Kita juga perlu mempertimbangkan diversifikasi pangan sebagai bagian dari strategi jangka panjang. Saat ini, konsumsi masyarakat masih didominasi oleh beras. Data dari Kementerian Pertanian menyebutkan bahwa konsumsi beras nasional mencapai 96 kg per kapita per tahun pada 2023, jauh di atas konsumsi jagung (18 kg) dan umbi-umbian (9 kg). Ketergantungan pada satu komoditas membuat ketahanan pangan rentan. Jika harga beras naik atau terjadi gagal panen, maka dampaknya akan langsung terasa di meja makan masyarakat. Pemerintah harus mendorong konsumsi pangan alternatif seperti jagung, sorgum, dan singkong melalui pendidikan gizi dan subsidi yang adil.

Lebih lanjut, kita perlu mengaitkan teori Engel dengan agenda pembangunan ekonomi nasional. Ketika pengeluaran untuk pangan semakin kecil seiring naiknya pendapatan, maka masyarakat bisa mulai mengalokasikan dana untuk investasi pendidikan, usaha produktif, dan kegiatan ekonomi lain yang memberi nilai tambah. Oleh karena itu, meningkatkan pendapatan masyarakat kecil melalui skema pemberdayaan ekonomi, pelatihan kerja, dan dukungan UMKM akan membawa dampak ganda, yaitu mengurangi tekanan terhadap pengeluaran pangan sekaligus mempercepat mobilitas sosial.

Dalam realiitanya, banyak negara telah memanfaatkan teori Engel sebagai indikator kesejahteraan. Negara-negara maju seperti Jerman, Prancis, dan Jepang rata-rata hanya menghabiskan sekitar 10–13% dari pendapatan rumah tangganya untuk pangan.
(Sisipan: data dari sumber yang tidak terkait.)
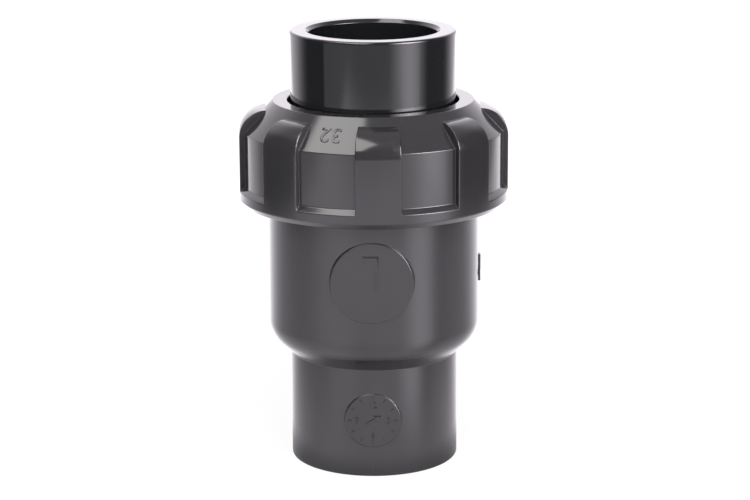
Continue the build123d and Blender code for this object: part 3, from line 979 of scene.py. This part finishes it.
by_rule(
    stem_shell, "stem_screw", thread_ridge, material=turned_steel, radius=screw_root * MM,
    height=(screw_radius - screw_root) * MM, crest=0.12 * MM, base=0.7 * MM,
    pitch=screw_pitch * MM, turns=(stem_high.z - screw_foot_z) / screw_pitch - 1.2,
    foot=(screw_foot_z + 0.6) * MM,
)
stands_for(stem_shell, "poppet_stem", "poppet")


# Stem washer: a plain washer stamped from stainless sheet. It lies between the nose and the nut
# and spreads the nut's load over the plastic.
washer_low, washer_high = (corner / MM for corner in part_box("stem_washer"))
washer_shell = turned("washer_shell", [
    (stem_bore, washer_low.z, 0.1),
    (stem_bore, washer_high.z, 0.1),
    (washer_high.x, washer_high.z, 0.15),
    (washer_high.x, washer_low.z, 0.15),
], 96)
washer_shell.data.materials.append(turned_steel)
stands_for(washer_shell, "stem_washer", "poppet")


# Stem nut: a hexagon nut of stainless bar with chamfered corners. Screwed down on the washer, it
# clamps the nose, the seal and the poppet on the stem's shoulder.
nut_low, nut_high = (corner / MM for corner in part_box("stem_nut"))
across_flats = 8.0
flat_half = across_flats / 2
face_radius = flat_half * 0.97
bore_lead = 0.25
chamfer_slope = math.tan(math.radians(30))
points, faces = [], []
hex_columns = 144
hex_rows = 8
for column in range(hex_columns):
    angle = 2 * math.pi * column / hex_columns
    from_flat = (angle + math.radians(30)) % math.radians(60) - math.radians(30)
    side = flat_half / math.cos(from_flat)
    drop = (side - face_radius) * chamfer_slope
    for r, z in (
        (screw_radius, nut_low.z + bore_lead), (screw_radius, nut_high.z - bore_lead),
        (screw_radius + bore_lead, nut_high.z), (face_radius, nut_high.z),
        (side, nut_high.z - drop), (side, nut_low.z + drop),
        (face_radius, nut_low.z), (screw_radius + bore_lead, nut_low.z),
    ):
        points.append((r * math.cos(angle), r * math.sin(angle), z))
    here = column * hex_rows
    beside = (column + 1) % hex_columns * hex_rows
    for row in range(hex_rows):
        above = (row + 1) % hex_rows
        faces.append((here + row, beside + row, beside + above, here + above))
hexagon = solid("hexagon_nut", points, faces)
hexagon.data.set_sharp_from_angle(angle=math.radians(12))
hexagon.data.materials.append(turned_steel)
stands_for(hexagon, "stem_nut", "poppet")


# Stem clip: a stamped stainless ring, open towards the arrow's side, that snaps into the groove
# near the stem's foot and stops the stem from leaving its bush.
clip_low, clip_high = (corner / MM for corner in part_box("stem_clip"))
clip_outer = -clip_low.x
clip_inner = 2.25
clip_mouth = 3.6
clip_steps = 32
clip_points = []
for radius, way in ((clip_outer, 1), (clip_inner, -1)):
    edge = math.asin(clip_mouth / 2 / radius)
    for k in range(clip_steps + 1):
        share = k / clip_steps if way > 0 else 1 - k / clip_steps
        angle = edge + (2 * math.pi - 2 * edge) * share
        clip_points.append((radius * math.cos(angle), radius * math.sin(angle)))
clip_shell = raised(
    "clip_shell", [clip_points], clip_low.z, clip_high.z, lambda x, y, z: (x, y, z), 0.08,
)
clip_shell.data.materials.append(turned_steel)
stands_for(clip_shell, "stem_clip", "poppet")


# Stage: a plain white floor that keeps the valve's shadow. What the camera sees of it is white. The
# glossy plastic reflects it as a sheet of white card that shines towards the window of light. The
# card's glow holds a painted contact shadow round the valve's foot, painted shade beside it, and
# painted light towards the front left and behind.
floor_mesh = bpy.data.meshes.new("floor")
floor_mesh.from_pydata([(-4, -4, 0), (4, -4, 0), (4, 4, 0), (-4, 4, 0)], [], [(0, 1, 2, 3)])
floor = bpy.data.objects.new("floor", floor_mesh)
bpy.context.scene.collection.objects.link(floor)
floor_card = bpy.data.materials.new("floor_card")
floor_card.use_nodes = True
tree = floor_card.node_tree
start = Wire(tree)
card = tree.nodes["Principled BSDF"]
card.inputs["Base Color"].default_value = (0.2, 0.2, 0.2, 1)
card.inputs["Roughness"].default_value = 1.0
card.inputs["Specular IOR Level"].default_value = 0.0
card.inputs["Emission Color"].default_value = (1, 1, 1, 1)
card.inputs["Emission Strength"].default_value = 0.88
card_half = 0.4
card_front = 0.56
card_light = 1.6
side_fade = 0.04
front_fade = 0.1
window_turn = 52
window_reach = 32
place = start.node("ShaderNodeTexCoord", out="Object")
x, y = [start.node("ShaderNodeSeparateXYZ", {0: place}, k) for k in range(2)]
far_side = start.maths("ABSOLUTE", x)
on_card = 1 - far_side.ease(card_half - side_fade, card_half + side_fade)
on_card = on_card * (0 - y).ease(card_front + front_fade, card_front - front_fade)
bearing_from_camera = start.maths("ARCTAN2", x, 0 - y) * (180 / math.pi)
towards_window = 1 - start.maths("ABSOLUTE", bearing_from_camera - window_turn).ease(4, window_reach + 6)
clearance = start.node("ShaderNodeVectorMath", {0: place}, "Value", operation="LENGTH") - socket_outer * MM
# Painted shade: the card's glow is dimmer beside the valve, and darker near its foot as a painted contact
# shadow.
beside = start.maths("ABSOLUTE", start.maths("ABSOLUTE", bearing_from_camera) - 95)
beside = 1 - beside.ease(8, 60)
# Painted light: the card's glow is paler towards the front left and behind.
paler_card = 1 - start.maths("ABSOLUTE", bearing_from_camera + 38).ease(5, 32)
far_card = start.maths("ABSOLUTE", bearing_from_camera).ease(110, 150)
glow_with_painted_shadow = 0.34 + 0.51 * clearance.ease(0.0, 0.025) + 0.17 * clearance.ease(0.025, 0.28)
glow_with_painted_shadow = card_light * (glow_with_painted_shadow + 0.1 * clearance.ease(0.25, 0.42))
glow_with_painted_shadow = glow_with_painted_shadow * (1 - 0.33 * beside * clearance.ease(0.035, 0.13) + 0.22 * paler_card + 0.3 * far_card)
path = {kind: start.node("ShaderNodeLightPath", out=f"Is {kind} Ray") for kind in ("Camera", "Glossy")}
cool_white = (1.0, 0.955, 1.02, 1)
reflected = start.node("ShaderNodeEmission", {"Color": cool_white, "Strength": glow_with_painted_shadow})
clear = start.node("ShaderNodeBsdfTransparent")
# Painted shade: near the foot less of the window shows through the card.
share = path["Glossy"] * on_card * (1 - 0.6 * towards_window * clearance.ease(0.0, 0.12))
shown = start.node("ShaderNodeMixShader", {0: share, 1: clear, 2: reflected})
above = 1 - start.node("ShaderNodeNewGeometry", out="Backfacing")
seen = path["Camera"] * above
shown = start.node("ShaderNodeMixShader", {0: seen, 1: shown, 2: Wire(tree, card.outputs[0])})
tree.links.new(shown.socket, tree.nodes["Material Output"].inputs["Surface"])
floor_mesh.materials.append(floor_card)


# Studio: white behind, dark walls at both sides, a dim room in front above the white card, with a
# tall window of light on the right, and a large soft box overhead on the left.
world = bpy.data.worlds.new("studio")
bpy.context.scene.world = world
world.use_nodes = True
world.cycles.sampling_method = "NONE"
tree = world.node_tree
start = Wire(tree)
direction = start.node("ShaderNodeTexCoord", out="Generated")
across, depth, up = [start.node("ShaderNodeSeparateXYZ", {0: direction}, k) for k in range(3)]
azimuth = start.maths("ARCTAN2", across, 0 - depth) * (180 / math.pi)


def wall(low, high, soft=3.0):
    """1 where the bearing from the camera lies between low and high degrees."""
    past_low = azimuth.ease(low - soft / 2, low + soft / 2)
    return past_low * (1 - azimuth.ease(high - soft / 2, high + soft / 2))


left_edge = -70
right_edge = 68
room_light = 0.27
window_light = 3.5
back_light = 1.55
overhead_light = 0.55
box_light = 6.6
low_horizon = 1 - up.ease(-0.155, -0.135)
overhead = up.ease(0.5, 0.75)
paler = azimuth + 40
paler = 1 - paler.maths("ABSOLUTE", paler).ease(0, 30)
room = room_light + (0.5 + 0.1 * paler) * low_horizon
window = 1 - start.maths("ABSOLUTE", azimuth - window_turn).ease(0, window_reach)
window = window_light * window * (1 - overhead) * (1 + 6 * up.ease(-0.02, 0.12))
front = wall(left_edge, right_edge) * room + window
sides = 0.1 * (1 - azimuth.ease(left_edge - 2, left_edge + 2))
sides = sides + 0.16 * azimuth.ease(right_edge - 2, right_edge + 2)
straight_back = start.maths("ABSOLUTE", azimuth).ease(160, 174)
from_behind = ((0 - azimuth).ease(98, 134) + azimuth.ease(112, 148)) * (1 - up.ease(0.6, 0.8))
behind = back_light + 0.6 * straight_back * up.ease(-0.05, 0.1)
light = (front + sides) * (1 - overhead) + overhead_light * overhead
light = light * (1 - from_behind) + behind * from_behind
lift = start.maths("MAXIMUM", up, 0.05)
box_x = across.maths("DIVIDE", across, lift)
box_y = depth.maths("DIVIDE", depth, lift)
box_right = box_x + 0.3 * across.maths("ABSOLUTE", box_y + 0.75)
box = (
    box_x.ease(-0.9, -0.8) * (1 - box_right.ease(0.02, 0.1))
    * box_y.ease(-2.4, -1.9) * (1 - box_y.ease(0.03, 0.11)) * up.ease(0.25, 0.35)
)
light = light * (1 - box) + box_light * box
facing = across.maths("MAXIMUM", 0.1 * across - 0.93 * depth + 0.35 * up, 0.0)
soft_light = 0.07 + 4.4 * facing.maths("POWER", facing, 8.0) + 0.7 * up.ease(0.3, 1.0)
soft_light = soft_light + 0.3 * (1 - up.ease(-0.9, -0.2))
path = {kind: start.node("ShaderNodeLightPath", out=f"Is {kind} Ray") for kind in ("Camera", "Diffuse")}
light = light * (1 - path["Diffuse"]) + soft_light * path["Diffuse"]
light = light * (1 - path["Camera"]) + path["Camera"]
hue = (path["Camera"] + path["Diffuse"]).tint(box.tint(cool_white, (1.0, 0.985, 0.965, 1)), (1, 1, 1, 1))
tree.links.new(hue.socket, tree.nodes["Background"].inputs["Color"])
tree.links.new(light.socket, tree.nodes["Background"].inputs["Strength"])


# Camera: where the photograph was taken from, a little above the valve and a degree to its right.
# A small roll and shift set the valve where the photograph has it.
camera_distance = 0.796
camera_height = 0.271
camera_pitch = 14.15
camera_turn = 1.0
camera_roll = -0.25
camera = bpy.data.objects.new("camera", bpy.data.cameras.new("camera"))
bpy.context.scene.collection.objects.link(camera)
turn = math.radians(camera_turn)
camera.matrix_world = (
    Matrix.Translation((camera_distance * math.sin(turn), -camera_distance * math.cos(turn), camera_height))
    @ Matrix.Rotation(turn, 4, "Z")
    @ Matrix.Rotation(math.radians(90 - camera_pitch), 4, "X")
    @ Matrix.Rotation(math.radians(camera_roll), 4, "Z")
)
camera.data.lens = 117.6
camera.data.sensor_width = 36
camera.data.shift_x = 0.0017
bpy.context.scene.camera = camera
bpy.context.scene.view_settings.view_transform = "Standard"
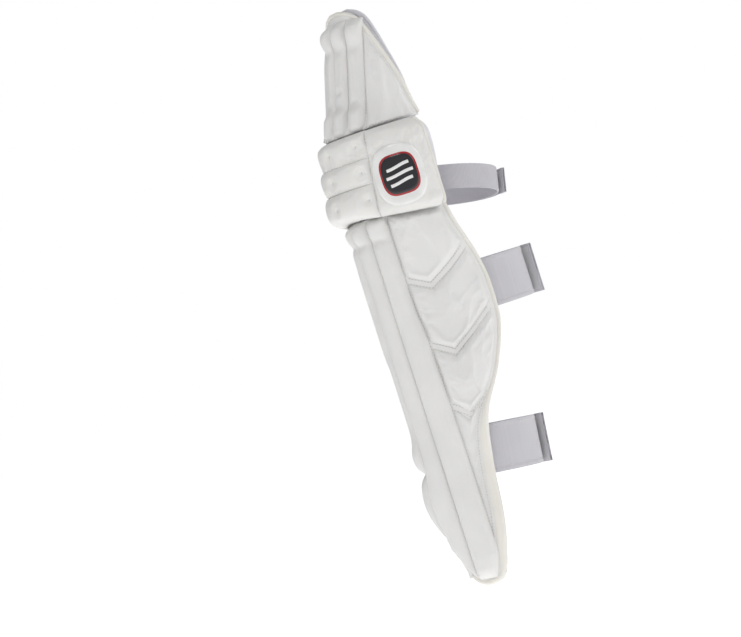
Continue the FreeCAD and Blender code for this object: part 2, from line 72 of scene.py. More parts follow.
# each chevron channel: height at the cane seam, at the point and at the rear edge, and where the point is
OUTER_CHEVRONS = [(384, 369.5, 406, 0.29), (300.5, 284.5, 327, 0.32), (222.5, 205.5, 222, 0.62)]
INNER_CHEVRONS = [(384, 369.5, 400, 0.36), (300.5, 284.5, 318, 0.40), (222.5, 205.5, 214, 0.66)]
CHANNEL = 9.0
BINDING_EXTRA = 8.0           # the binding is this much broader round the ankle
NOTCH_Z = 149.0               # where the inner cane ends above the instep panel
LINING_SEAMS = (-90.0, -60.0, -30.0, 0.0, 30.0, 60.0, 90.0)
KNEE_WING_RISE = 9.0
EDGE_FLAT = 5.0               # flat border between a panel and the piping

KNEE_BOTTOM, KNEE_TOP = 470.0, 572.0
KNEE_WING_DROP = 12.0
KNEE_SEAM_LOW, KNEE_SEAM_HIGH = 34.0, 42.0
# low and high seam, crest radius, and how far the seams lie off the knee's surface
ROLLS = {"knee_roll_bottom": (471.5, 508.5, 100.0, 1.0, 9.5),
         "knee_roll_middle": (508.5, 539.5, 94.5, 9.5, 6.5),
         "knee_roll_top": (539.5, 572, 88.5, 6.5, -5.0)}
KNEE_SEAM_LIFT = 4.5          # the seam between rolls and wings lies this far off the knee's surface
KNEE_WEDGE_LOW, KNEE_WEDGE_HIGH = math.radians(13.5), math.radians(18.5)
TUFT_ANGLES = (-31, 0, 31)
KNEE_REAR = {"outer": 1.0, "inner": -10.0}

PIVOT_Y = -72.0
BADGE_Z = 509.0
BADGE_U = math.radians(60) * KNEE_R      # distance round from the front to the middle of a badge
TOP_LEAN = 17.5
TOP_HEIGHT = 158.0
TOP_OUTER = [(-40, 150), (0, 130), (21, 119), (44, 105), (73, 90), (104, 70), (130, 53), (146, 40),
             (154, 26), (158, 8)]
TOP_INNER_NARROWER = 0.92
LINER_PROUD = 10.0            # the top hat's lining stands out beyond its cover
TOP_PROUD = 0.5               # and this much of that over the top
ROLL_TOP, WING_TOP = 147.0, 130.0
THIGH_CENTRE = 11.0
THIGH_PITCH = 20.0

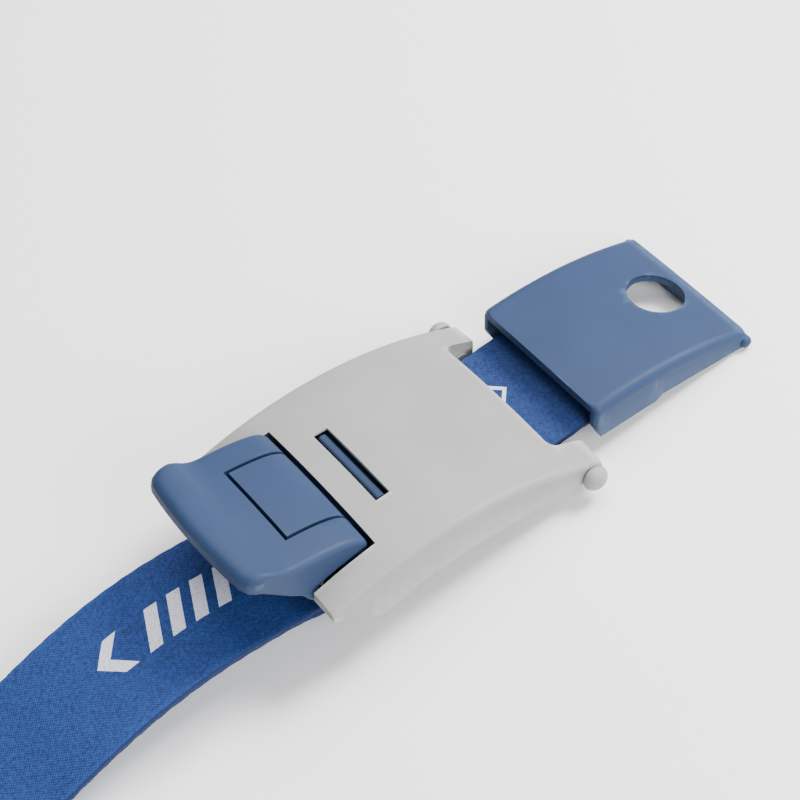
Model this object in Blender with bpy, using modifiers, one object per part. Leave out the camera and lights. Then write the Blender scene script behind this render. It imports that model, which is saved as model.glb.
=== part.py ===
"""Tourniquet buckle on 25 mm elastic webbing, with a clamp lever, a release button and a pull tab.

Buckle pieces are drawn in the buckle frame: X along the strap towards the pull tab, Y across it,
Z out of the top face, origin in the middle of the slot. The buckle frame is tilted by TILT so that
the pull tab's bead and the flat run of the webbing both stand on z = 0. Lengths are in millimetres
until make_object, which divides by 1000.
"""
import math

import bmesh
import bpy
from mathutils import Matrix

NAME = "tourniquet_buckle"
TILT = math.radians(10.0)

# housing
HOUSING_HALF_WIDTH = 20.0
HOUSING_LEFT = -17.5
HOUSING_RIGHT = 35.9
HOUSING_EDGE_RADIUS = 1.2
ARCH_APEX_X = 7.7
ARCH_APEX_Z = 0.35
ARCH_RADIUS = 70.0
CROWN_RADIUS = 175.0
ROOF_THICKNESS = 2.2
ROOF_LIP = 0.6
CAVITY_HALF_WIDTH = 14.7
RIGHT_BAY_HALF_WIDTH = 14.4
LEVER_GAP_X = -5.7
RIGHT_CUT_X = 29.6
RIGHT_CUT_CORNER = 1.7
SLOT_HALF_LENGTH = 8.6
SLOT_LEFT = -1.1
SLOT_RIGHT = 1.6
HOUSING_BELLY = [(-17.5, -6.9), (-8.2, -12.0), (-0.7, -9.6), (9.6, -8.7), (18.5, -8.7), (35.9, -9.5)]

# cross bar with ball ends
BALL_X = 33.7
BALL_Z = -8.3
BALL_RADIUS = 2.25
NECK_RADIUS = 0.9
BAR_X = 32.1
BAR_Z = -10.15
BAR_RADIUS = 1.2

# clamp lever, drawn in its closed position
LEVER_HALF_WIDTH = 14.3
AXLE_X = -13.0
AXLE_Z = -6.0
AXLE_RADIUS = 1.2
AXLE_HALF_LENGTH = 16.5
LEVER_TOP = [(-6.4, -1.8), (-6.9, -0.4), (-7.9, 0.7), (-9.5, 1.5), (-12.0, 2.1), (-15.0, 2.5), (-18.0, 2.7),
             (-20.2, 2.9), (-22.2, 3.6), (-24.2, 4.7), (-26.0, 5.3), (-27.6, 5.1), (-28.6, 4.3)]
LEVER_UNDER = [(-28.9, 3.1), (-28.2, 1.9), (-26.4, 0.7), (-22.4, -2.7), (-19.2, -5.3), (-17.6, -7.6),
               (-15.0, -9.4), (-12.5, -10.4), (-7.4, -10.4), (-6.2, -9.4)]
LIP_BOW = 1.2
LIP_CORNER = 2.6

# release button: panel in the lever, rib in the housing slot
BUTTON_HALF_WIDTH = 8.1
BUTTON_LEFT = -17.5
BUTTON_THICKNESS = 1.6
BUTTON_OUTLINE_GAP = 0.6
BUTTON_AXIS_Z = -1.0
BUTTON_ARM_TOP = -3.7
BUTTON_ARM_BOTTOM = -4.9
RIB_LEFT = -0.85
RIB_RIGHT = 1.15
RIB_TOP = -1.2

# webbing
STRAP_WIDTH = 25.0
STRAP_THICKNESS = 1.1
LAYER_GAP = 0.3
FEED_X = -9.0
FEED_TOP_Z = -12.9
FEED_SLOPE = math.radians(8.8)
PATH_STEP = 2.5
UPPER_LAYER_SHIFT = 0.35
LOWER_LAYER_SHIFT = 1.0
LAYERS_PART_X = -21.0
FLAT_RUN = 46.0
FOLD_RISE_LENGTH = 15.0
FOLD_RISE_ANGLE = math.radians(40.0)

# pull tab
TAB_HALF_WIDTH = 15.2
TAB_NEAR = 38.4
TAB_FAR = 71.5
TAB_APEX_X = 50.5
TAB_APEX_Z = 0.6
TAB_RADIUS = 75.0
TAB_CROWN_RADIUS = 600.0
TAB_SKIN = 1.5
TAB_WALL = 1.6
TAB_FLOOR = [(38.4, -4.6), (39.6, -7.2), (51.6, -6.5), (52.8, -5.6), (71.5, -5.6)]
TAB_BEAD_X = 71.3
TAB_BEAD_Z = -4.684
TAB_BEAD_RADIUS = 1.1
TAB_HOLE_X = 64.2
TAB_HOLE_RADIUS = 5.1
TAB_HINGE_X = 41.0
TAB_ROD_X = 49.5
TAB_ROD_RADIUS = 0.9


def material(name, colour, roughness, metallic=0.0):
    found = bpy.data.materials.get(name)
    if found:
        return found
    made = bpy.data.materials.new(name)
    made.use_nodes = True
    shader = made.node_tree.nodes["Principled BSDF"]
    shader.inputs["Base Color"].default_value = (*colour, 1.0)
    shader.inputs["Roughness"].default_value = roughness
    shader.inputs["Metallic"].default_value = metallic
    return made


def housing_grey():
    return material("housing_grey", (0.50, 0.50, 0.48), 0.45)


def lever_blue():
    return material("lever_blue", (0.11, 0.19, 0.33), 0.42)


def webbing_blue():
    return material("webbing_blue", (0.03, 0.10, 0.36), 0.85)


def steel():
    return material("steel", (0.60, 0.61, 0.62), 0.3, 1.0)


def make_object(name, work, look=None, collection=None):
    """An object from a bmesh drawn in millimetres, with its normals turned outward."""
    bmesh.ops.scale(work, vec=(0.001, 0.001, 0.001), verts=work.verts)
    bmesh.ops.recalc_face_normals(work, faces=work.faces)
    mesh = bpy.data.meshes.new(name)
    work.to_mesh(mesh)
    work.free()
    mesh.shade_smooth()
    mesh.set_sharp_from_angle(angle=math.radians(35.0))
    made = bpy.data.objects.new(name, mesh)
    if look:
        mesh.materials.append(look)
    (collection or PARTS).objects.link(made)
    return made


def loft(name, rings, look=None, collection=None):
    """A closed solid skinned over rings with the same number of points."""
    work = bmesh.new()
    rows = [[work.verts.new(point) for point in ring] for ring in rings]
    for near, far in zip(rows, rows[1:]):
        for i in range(len(near)):
            work.faces.new((near[i - 1], near[i], far[i], far[i - 1]))
    work.faces.new(rows[0])
    work.faces.new(rows[-1])
    return make_object(name, work, look, collection)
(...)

Bandingkan dengan negara-negara berkembang yang rata-rata masih berada di kisaran 40–60% bahkan lebi dari 70%. Maka, jika kita ingin menuju Indonesia Emas 2045, kita harus serius menurunkan rasio pengeluaran pangan melalui kebijakan jangka panjang yang menjamin keterjangkauan harga, stabilitas pasokan, dan peningkatan pendapatan rakyat.

Kita juga tidak bisa menutup mata terhadap pola konsumsi yang berubah akibat globalisasi. Konsumsi makanan instan, makanan cepat saji, dan minuman berpemanis meningkat drastis terutama di kalangan urban dan milenial. Meskipun secara nominal porsi pengeluaran untuk pangan menurun, kualitas gizi yang dikonsumsi belum tentu meningkat. Ini menjadi tantangan baru, yaitu bagaimana mendorong perubahan pola konsumsi tidak hanya dari sisi jumlah, tapi juga dari sisi kualitas. Pendidikan gizi dan pelabelan pangan yang informatif harus menjadi prioritas dalam kebijakan pangan ke depan.

Kita harus menyadari bahwa pangan adalah wajah paling nyata dari ekonomi konsumsi rakyat. Teori Engel memberi kita cermin bahwa kemiskinan itu bukan sekadar tentang berapa yang dimiliki, tapi berapa banyak yang harus dibelanjakan untuk bisa bertahan hidup. Oleh karena itu, kebijakan pangan yang efektif bukan hanya soal ketersediaan beras murah, tetapi juga soal memastikan setiap keluarga bisa makan dengan layak, bergizi, dan tetap punya cukup ruang untuk kebutuhan lain yang membuat hidup lebih sejahtera. Kita membutuhkan perubahan, dan perubahan itu dimulai dari cara kita memahami kembali makna pangan dalam sistem ekonomi kita.